Almirante è molto di più di una strada

 

Triste la parodia del Comune di Roma su via Almirante. Patetica la figura di Raggi Virginia, nostalgica degli anni dell’odio. Insopportabile la coltre di bugie (per il Corriere di oggi, pag. 10, Almirante fu un “generale repubblichino”…) e vecchie menzogne.

Per fortuna in questi giorni è uscito “Romualdi e Almirante Destre parallele” (Ferge, pag. 174, 13 euro). È un libro importante  per capire cosa fu veramente il defunto Movimento Sociale Italiano. Un piccolo, caotico, litigiossimo universo politico e un “mondo umano” di rara intensità. Al tempo stesso un’occasione di riflessione. Sul passato e sul presente. Per più motivi.

Gli autori Gennaro Malgieri e Federico Gennaccari hanno avuto il coraggio intellettuale  di ricordare, nel trentennale della loro morte (il tempo passa…), due protagonisti della (grande) politica italiana: Giorgio Almirante e Pino Romualdi. Senza retorica, con raziocinio e mal celato affetto ( a proposito, splendide le righe in Malgieri ricorda Romualdi direttore al Secolo…)

Nel loro lavoro Gennaro e Federico hanno evitato (e gliene siamo grati) le celebrazioni di rito, le banalità, i turibuli, gli incensi e i plausi fuori tempo per invece indagare, con scrittura lieve ma sicura, le personalità complesse e difficili di uomini difficili e complessi. Personaggi aperti al nuovo modernità ma intrisi di quel sentimento antico che Ivan Morris definì “nobiltà della sconfitta”. Non a caso, gli autori hanno riportato in apertura la foto dell’omaggio in Giappone di Almirante e Romualdi alla tomba di Yukio Mishima.

Andiamo avanti. I più giovani e i meno avvertiti rimarranno sicuramente sorpresi nel scoprire il vero Pino Romualdi, la sua storia travagliata e il suo fondamentale ruolo nella costruzione, nell’immediato dopoguerra, del partito degli “esuli in Patria”. Ma non solo. Romualdi, vice di Pavolini ed unico esponente sopravvissuto del gruppo dirigente della RSI, comprese da subito la necessità di superare il fascismo e i riti necrofili del neofascismo, immaginando dalle pagine de “L’Italiano” (una delle riviste centrali del pensiero destrista) un percorso nuovo per i vinti del 1945.  Non a caso attorno a lui si unirono tra i 50 e i 60 le migliori intelligenze della destra italiana: Petronio, Staiti, Mantica, Lo Porto, Tricoli etc…  E poi la morte del figlio Adriano, il fratello maggiore della generazione post-bellica missina.
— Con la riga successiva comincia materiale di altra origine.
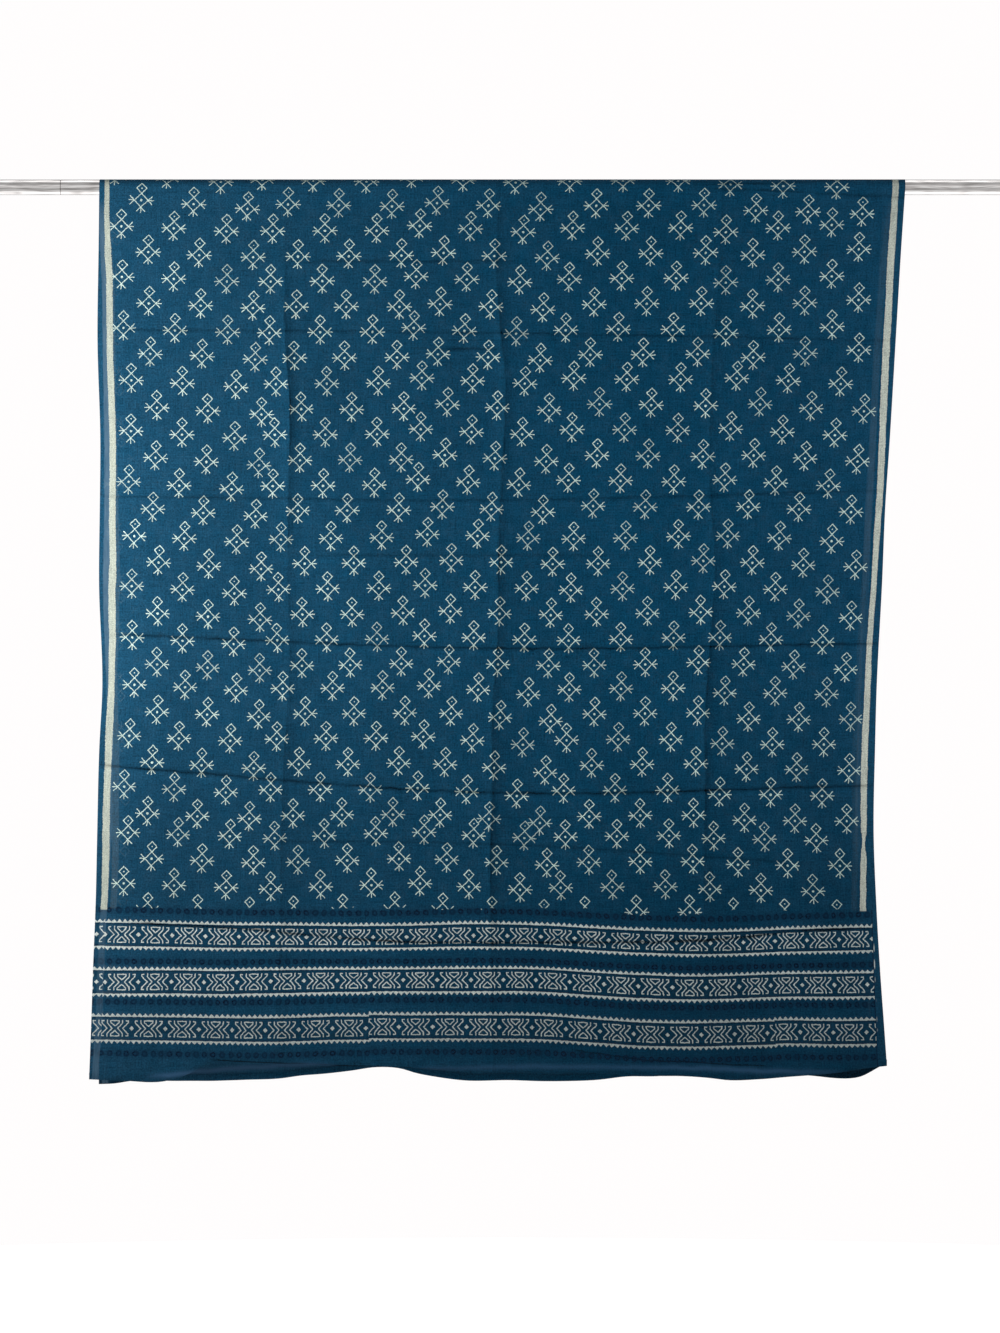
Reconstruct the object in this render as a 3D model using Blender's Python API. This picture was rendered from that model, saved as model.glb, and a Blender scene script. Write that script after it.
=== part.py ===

Altro è il discorso su Giorgio Almirante. Gli autori riconoscono allo storico segretario del MSI lungimiranza e capacità politica. La magia oratoria, la conoscenza dei riti e dei trabocchetti parlamentari, l’abilità tattica sono indiscusse e indiscutibili. Almirante  ebbe la forza di trasformare il “movimento senza importanza” del 1948 in una componente (mal digerita ma irreprimibile) della vita politica italiana. E ancora, fu lui a disegnare in tempi lontani i contorni della “nuova Repubblica”, la grande, radicale riforma istituzionale che ancor’oggi necessita all’Italia. Un’intuizione raccolta da Bettino Craxi, il primo premier nella storia del dopoguerra che ruppe l’isolamento del MSI ricevendo a palazzo Chigi i vertici missini. Un’apertura nel segno del “socialismo tricolore” che tanto appassionò Giano Accame ma che Almirante snobbò. È un punto su cui gli autori, purtroppo, sorvolano ma che andrebbe approfondito.

Resta il fatto che Almirante, uomo pragmatico, mai comprese la necessità di una strategia sul lungo periodo, sui tempi lunghi. Per lui, a differenza di Romualdi, l’investimento sulla cultura (e sui giovani) rimase sempre cosa estranea, non pagante. L’importante era, d’elezione in elezione, salvare e preservare il partito. La sua unità. Ad ogni costo e ad ogni prezzo. Balzellando dal nostalgismo all’entrismo, dal culto mussoliniano al conservatorismo. Alla fine è arrivato Fini e il seguito è noto. Una sconfitta senza nobiltà.